Saturday, December 18, 2010


Oh, the delightful complications of having more than one blog…  For example, I have this blog right here, where I muse, and pretty much pour my heart out, and I have my newer blog, Snapshots, dedicated to photography, and growing as an artist in that arena. (Big step, btw, to use the word artist… .) I still post some pictures here, mostly more personal ones, but for the most part, I haven’t overlapped, because I don’t know if folks out there check out both blogs.

So, apologies if you’ve already seen this picture. But I wanted to post it here also, partly because I love it and think it’s really beautiful, and also, mostly, because I love the title that presented itself, along with its stirring and thought-provoking implications for life.


Everything unfolds. Life unfolds. Moments, hours, and days unfold. Seasons unfold, as does weather. A wave in the ocean unfolds. A piece of writing, a work of art, unfold. The universe is unfolding, as are we, individually, collectively, as a species. Journeys, paths, directions, unfold, like maps, revealing the way as they do.

I was struck by many things as I stared at this photo. How simply perfect the flower is. How beautifully it unfolds. The gentle sweetness of its petals, how they curl so gracefully, over time, away from the middle. The way the center is protected, merely a suggestion, a potential, an idea; a mystery until it is revealed. Yet it exists, in its fullness, from the very beginning. Or does it? Do we know if it lies there, perfectly formed, waiting? Or, is it altered, created by the very process of unfolding? And the center itself, the grand finale, once exposed, not only a marvel to look at, but a miracle in itself, lush, nurturing, life-giving and sustaining.

In psychotherapy, the metaphor of an onion is often used to describe how in the process of therapy, layers and layers open and fall away, accessing deeper and deeper parts of our selves, our psyches, our most "true" beings. But right now, I am lovin' the idea of a rose so much more. For one thing, a rose smells oh so much better than an onion (not that it doesn't stink, sometimes to high heaven, lying on the couch, those layers being pried reluctantly off...). Unlike an onion, if a rose makes me cry, it's from the sheer beauty of it, not the overwhelming sting invading my eyes, nose, mouth, sinuses. I like that as a rose unfolds, it stays intact, whole, as it peels itself away, there to hold, witness, help contain, continue as part of the beauty and process.

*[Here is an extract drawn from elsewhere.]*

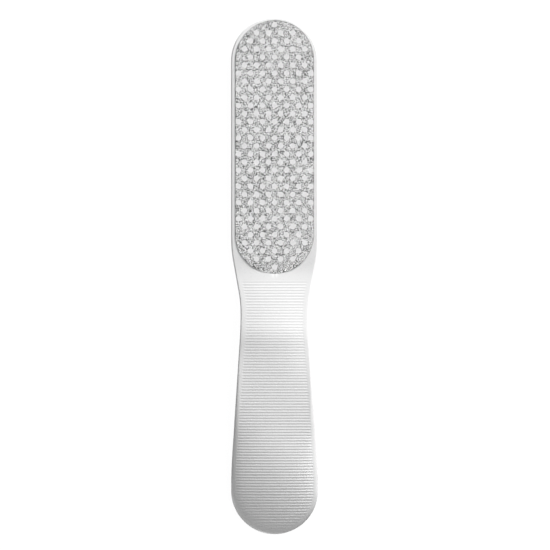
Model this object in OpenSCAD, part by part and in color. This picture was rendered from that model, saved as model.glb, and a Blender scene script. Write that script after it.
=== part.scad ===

I "blame" all my current troubles on the dolphins. (Pardon the lack of segue, but don't worry, we'll come back around...) Tongue-seriously-in-cheek, of course (about the dolphins, not coming full circle.) Five years ago, when I challenged just about every fear I had, and traveled by myself across the country, over to the tiny little Bahaman island of Bimini, to live for a week on a very small boat with nine perfect strangers (and swim with dolphins :) , I likened the process then to stepping outside of a box. A very small box that I had kept myself folded neatly inside of, a severely cramped space, where because of fear, conventions, ignorance, fear, ideas of right and wrong and survival, fear, needing to be good, accommodating, selfless (though try as I might, I always failed pretty miserably at this last one), and where I'd stayed most all my life (except a few semi-rowdy teen years), without even knowing it.

The experience changed the entire trajectory of my life. Though I had "worked on myself" for years, it was the first really major step in beginning the process of unfolding in a whole new and very radical way, and the movement, the changing, the stretching continued and continues, many steps along the way, separating from a marriage that I could no longer fit myself into, the biggest, hardest, most painful to date. And I guess it makes perfect sense that having lived so twisted up, so "cramped," there would be pain and struggles and discomfort and uncertainties and imbalance and undeveloped muscles, all that take time, use, movement to grow, develop, become accustomed, made stronger.

I love looking at this rose, and revisioning the journey and process of unfolding as something beautiful and perfect and graceful and right; somehow, in some big picture, and in ways that I'm blinded to. I love that no part is actually cast aside or cut away, that it merely curves itself out of the way, one row, one lovely petal at a time, to make way for the next and then the next and then the next, to reveal, in right timing, the center and core and purpose. And it doesn't stop there, but continues on, the big, full circle and cycle of life. One petal, one bud, one blossom, one millimeter, one gigantic or small or minuscule step at a time.

1 comment:

  1. Lovely photo - I can't help but think after such a trip to the East to live on a boat and swim with dolphins you would be able to go back to your old ways. Life is a journey and the trip itself is the point not the end. Wishing you a wonderful holiday and New Year.